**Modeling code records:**
━━━━

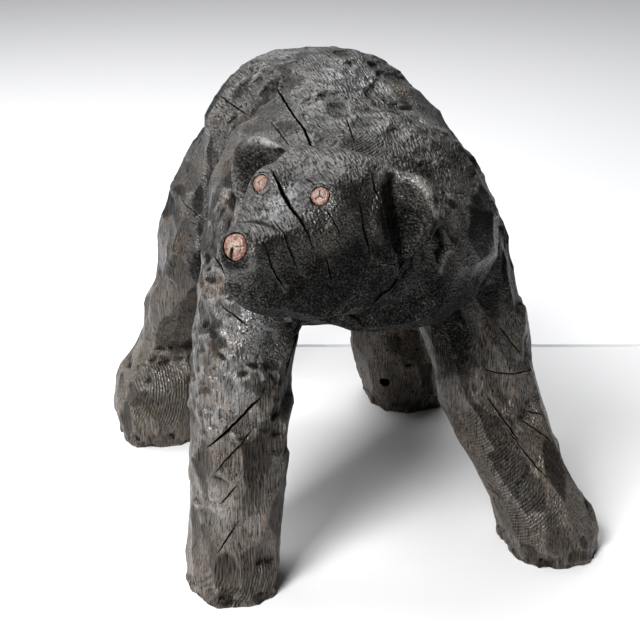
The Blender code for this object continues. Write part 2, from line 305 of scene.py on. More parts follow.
class Relief:
    """The dense mesh as arrays, which strokes cut into."""

    def __init__(self, mesh):
        count = len(mesh.vertices)
        self.co = self.read(mesh.vertices, "co", count)
        self.normal = self.read(mesh.vertex_normals, "vector", count)
        self.edges = np.empty(len(mesh.edges) * 2, np.int32)
        mesh.edges.foreach_get("vertices", self.edges)
        self.edges = self.edges.reshape(-1, 2)
        self.degree = np.bincount(self.edges.ravel(), minlength=count)
        self.base = self.co.copy()
        self.fields = limb_fields(self.base)
        self.tree = KDTree(count)
        for i, point in enumerate(self.co):
            self.tree.insert(point, i)
        self.tree.balance()
        self.co += self.normal * PROUD
        self.skin = self.co.copy()
        # Painted facet shading for each point: lighter or darker per facet at random, set by the strokes.
        self.tone = np.zeros(count)
        self.guard = np.ones(count)
        for ear in EARS:
            away = np.linalg.norm(self.base - on_face(*ear), axis=1)
            self.keep_off(EAR_SHARE, ramp(EAR_NEAR, EAR_FAR, away))
        for plug in PLUGS.values():
            away = np.linalg.norm(self.base - np.array(plug.inner + plug.axis * plug.length), axis=1)
            self.keep_off(PLUG_SHARE, ramp(plug.radius + PLUG_NEAR, plug.radius + PLUG_FAR, away))

    def keep_off(self, share, clear):
        """Leaves only a share of each stroke's depth where the clear value is 0."""
        self.guard = np.minimum(self.guard, share + (1 - share) * clear)

    @staticmethod
    def read(values, key, count):
        flat = np.empty(count * 3, np.float32)
        values.foreach_get(key, flat)
        return flat.reshape(-1, 3).astype(float)

    def spread(self, values, steps, share=0.5):
        """The values with each drawn towards its neighbours' mean, step by step."""
        a, b = self.edges.T
        count = len(self.co)
        for _ in range(steps):
            columns = [np.bincount(a, column[b], count) + np.bincount(b, column[a], count)
                       for column in values.T]
            values = values + share * (np.stack(columns, axis=1) / self.degree[:, None] - values)
        return values

    def near(self, point, reach):
        return np.fromiter((i for _, i, _ in self.tree.find_range(point, reach)), int)

    def cut(self, point, normal, along, half_length, half_width, depth, tilt=0.0, end=1.0, most=None,
            tone=None):
        """Takes off what stands above a shallow bowl that dips by depth under the point.

        A tilt leans the bowl deeper along its run, and an end below 1 makes its far end that much shorter.
        The facet it leaves is painted lighter or darker by its facet shade, lighter towards its near end:
        painted facet shading.
        """
        normal, along = unit(normal), np.asarray(along, float)
        along = unit(along - normal * along.dot(normal))
        across = np.cross(normal, along)
        ids = self.near(point, max(half_length, half_width) * BOWL_REACH)
        if not len(ids):
            return
        rel = self.co[ids] - point
        u, v, w = rel @ along, rel @ across, rel @ normal
        out = (np.where(u > 0, u / end, u) / half_length) ** 2 + (v / half_width) ** 2
        over = w - depth * (out - 1) + tilt * np.clip(u, -half_length, end * half_length)
        hit = (over > 0) & (out < BOWL_END) & (self.normal[ids] @ normal > BOWL_FACING)
        most = most or 0.001 + 1.6 * depth
        over = np.minimum(over[hit], most * (1 - ramp(*BOWL_FADE, out[hit]))) * self.guard[ids[hit]]
        self.co[ids[hit]] -= np.outer(over, normal)
        if tone is not None:
            left = over > FACET_SHADE_CUT
            self.tone[ids[hit][left]] = tone - FACET_SHADE_RUN * u[hit][left] / half_length

    def scattered(self, rng, spacing, mask):
        """Points of the skin under the mask, no two closer than the spacing."""
        taken, picked = {}, []
        around = [(x, y, z) for x in (-1, 0, 1) for y in (-1, 0, 1) for z in (-1, 0, 1)]
        for i in rng.permutation(np.flatnonzero(mask))[: int(60 * mask.sum() * (VOXEL / spacing) ** 2)]:
            p = self.base[i]
            cx, cy, cz = np.floor(p / spacing).astype(int)
            close = (q for x, y, z in around for q in taken.get((cx + x, cy + y, cz + z), ()))
            if all((p[0] - q[0]) ** 2 + (p[1] - q[1]) ** 2 + (p[2] - q[2]) ** 2 > spacing**2 for q in close):
                taken.setdefault((cx, cy, cz), []).append(p)
                picked.append(i)
        return picked


# ---- the carver's strokes

# A pass of strokes: how far apart they are, their half-length, half-width and depth in mm, the angle
# from the limb's run to theirs, how loosely they keep to it, their lean and how short their far end is.
Pass = namedtuple("Pass", "apart length width depth turn loose tilt end", defaults=[0.0, 0.30, 0.0, 1.0])

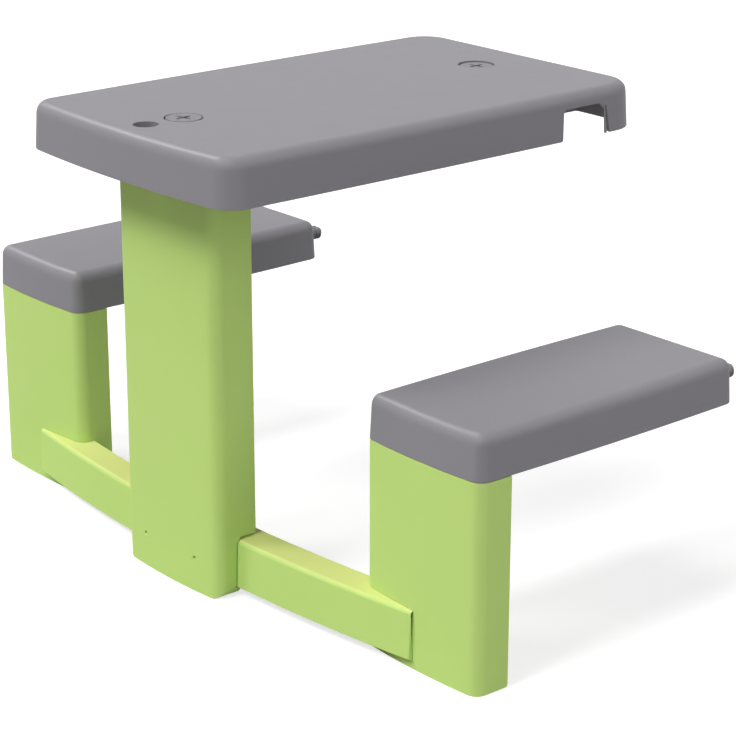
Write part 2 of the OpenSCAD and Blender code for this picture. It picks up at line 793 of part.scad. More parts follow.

━━━━

**Given instruction:**
Copy down the material exactly as written.

**Response to this exercise:**
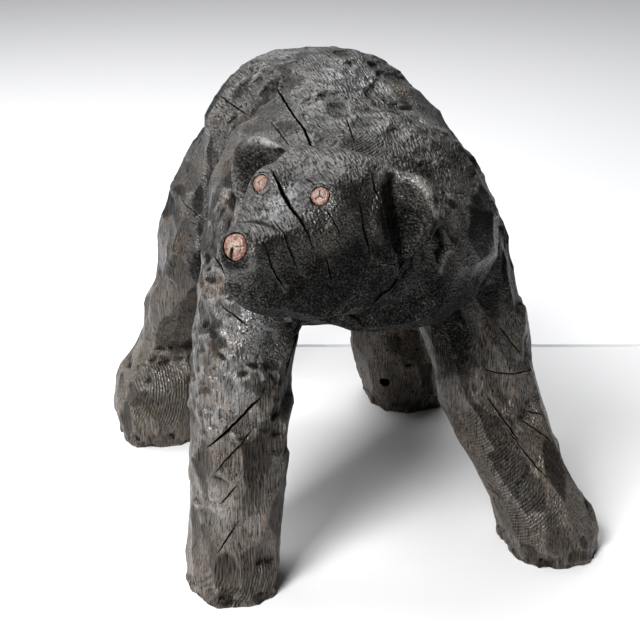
The Blender code for this object continues. Write part 2, from line 305 of scene.py on. More parts follow.
class Relief:
    """The dense mesh as arrays, which strokes cut into."""

    def __init__(self, mesh):
        count = len(mesh.vertices)
        self.co = self.read(mesh.vertices, "co", count)
        self.normal = self.read(mesh.vertex_normals, "vector", count)
        self.edges = np.empty(len(mesh.edges) * 2, np.int32)
        mesh.edges.foreach_get("vertices", self.edges)
        self.edges = self.edges.reshape(-1, 2)
        self.degree = np.bincount(self.edges.ravel(), minlength=count)
        self.base = self.co.copy()
        self.fields = limb_fields(self.base)
        self.tree = KDTree(count)
        for i, point in enumerate(self.co):
            self.tree.insert(point, i)
        self.tree.balance()
        self.co += self.normal * PROUD
        self.skin = self.co.copy()
        # Painted facet shading for each point: lighter or darker per facet at random, set by the strokes.
        self.tone = np.zeros(count)
        self.guard = np.ones(count)
        for ear in EARS:
            away = np.linalg.norm(self.base - on_face(*ear), axis=1)
            self.keep_off(EAR_SHARE, ramp(EAR_NEAR, EAR_FAR, away))
        for plug in PLUGS.values():
            away = np.linalg.norm(self.base - np.array(plug.inner + plug.axis * plug.length), axis=1)
            self.keep_off(PLUG_SHARE, ramp(plug.radius + PLUG_NEAR, plug.radius + PLUG_FAR, away))

    def keep_off(self, share, clear):
        """Leaves only a share of each stroke's depth where the clear value is 0."""
        self.guard = np.minimum(self.guard, share + (1 - share) * clear)

    @staticmethod
    def read(values, key, count):
        flat = np.empty(count * 3, np.float32)
        values.foreach_get(key, flat)
        return flat.reshape(-1, 3).astype(float)

    def spread(self, values, steps, share=0.5):
        """The values with each drawn towards its neighbours' mean, step by step."""
        a, b = self.edges.T
        count = len(self.co)
        for _ in range(steps):
            columns = [np.bincount(a, column[b], count) + np.bincount(b, column[a], count)
                       for column in values.T]
            values = values + share * (np.stack(columns, axis=1) / self.degree[:, None] - values)
        return values

    def near(self, point, reach):
        return np.fromiter((i for _, i, _ in self.tree.find_range(point, reach)), int)

    def cut(self, point, normal, along, half_length, half_width, depth, tilt=0.0, end=1.0, most=None,
            tone=None):
        """Takes off what stands above a shallow bowl that dips by depth under the point.

        A tilt leans the bowl deeper along its run, and an end below 1 makes its far end that much shorter.
        The facet it leaves is painted lighter or darker by its facet shade, lighter towards its near end:
        painted facet shading.
        """
        normal, along = unit(normal), np.asarray(along, float)
        along = unit(along - normal * along.dot(normal))
        across = np.cross(normal, along)
        ids = self.near(point, max(half_length, half_width) * BOWL_REACH)
        if not len(ids):
            return
        rel = self.co[ids] - point
        u, v, w = rel @ along, rel @ across, rel @ normal
        out = (np.where(u > 0, u / end, u) / half_length) ** 2 + (v / half_width) ** 2
        over = w - depth * (out - 1) + tilt * np.clip(u, -half_length, end * half_length)
        hit = (over > 0) & (out < BOWL_END) & (self.normal[ids] @ normal > BOWL_FACING)
        most = most or 0.001 + 1.6 * depth
        over = np.minimum(over[hit], most * (1 - ramp(*BOWL_FADE, out[hit]))) * self.guard[ids[hit]]
        self.co[ids[hit]] -= np.outer(over, normal)
        if tone is not None:
            left = over > FACET_SHADE_CUT
            self.tone[ids[hit][left]] = tone - FACET_SHADE_RUN * u[hit][left] / half_length

    def scattered(self, rng, spacing, mask):
        """Points of the skin under the mask, no two closer than the spacing."""
        taken, picked = {}, []
        around = [(x, y, z) for x in (-1, 0, 1) for y in (-1, 0, 1) for z in (-1, 0, 1)]
        for i in rng.permutation(np.flatnonzero(mask))[: int(60 * mask.sum() * (VOXEL / spacing) ** 2)]:
            p = self.base[i]
            cx, cy, cz = np.floor(p / spacing).astype(int)
            close = (q for x, y, z in around for q in taken.get((cx + x, cy + y, cz + z), ()))
            if all((p[0] - q[0]) ** 2 + (p[1] - q[1]) ** 2 + (p[2] - q[2]) ** 2 > spacing**2 for q in close):
                taken.setdefault((cx, cy, cz), []).append(p)
                picked.append(i)
        return picked


# ---- the carver's strokes

# A pass of strokes: how far apart they are, their half-length, half-width and depth in mm, the angle
# from the limb's run to theirs, how loosely they keep to it, their lean and how short their far end is.
Pass = namedtuple("Pass", "apart length width depth turn loose tilt end", defaults=[0.0, 0.30, 0.0, 1.0])

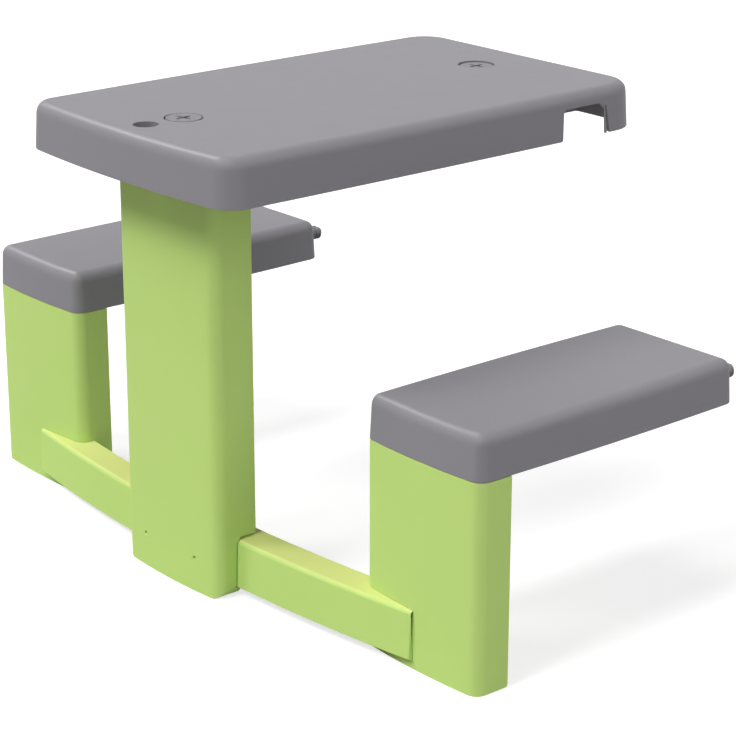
Write part 2 of the OpenSCAD and Blender code for this picture. It picks up at line 793 of part.scad. More parts follow.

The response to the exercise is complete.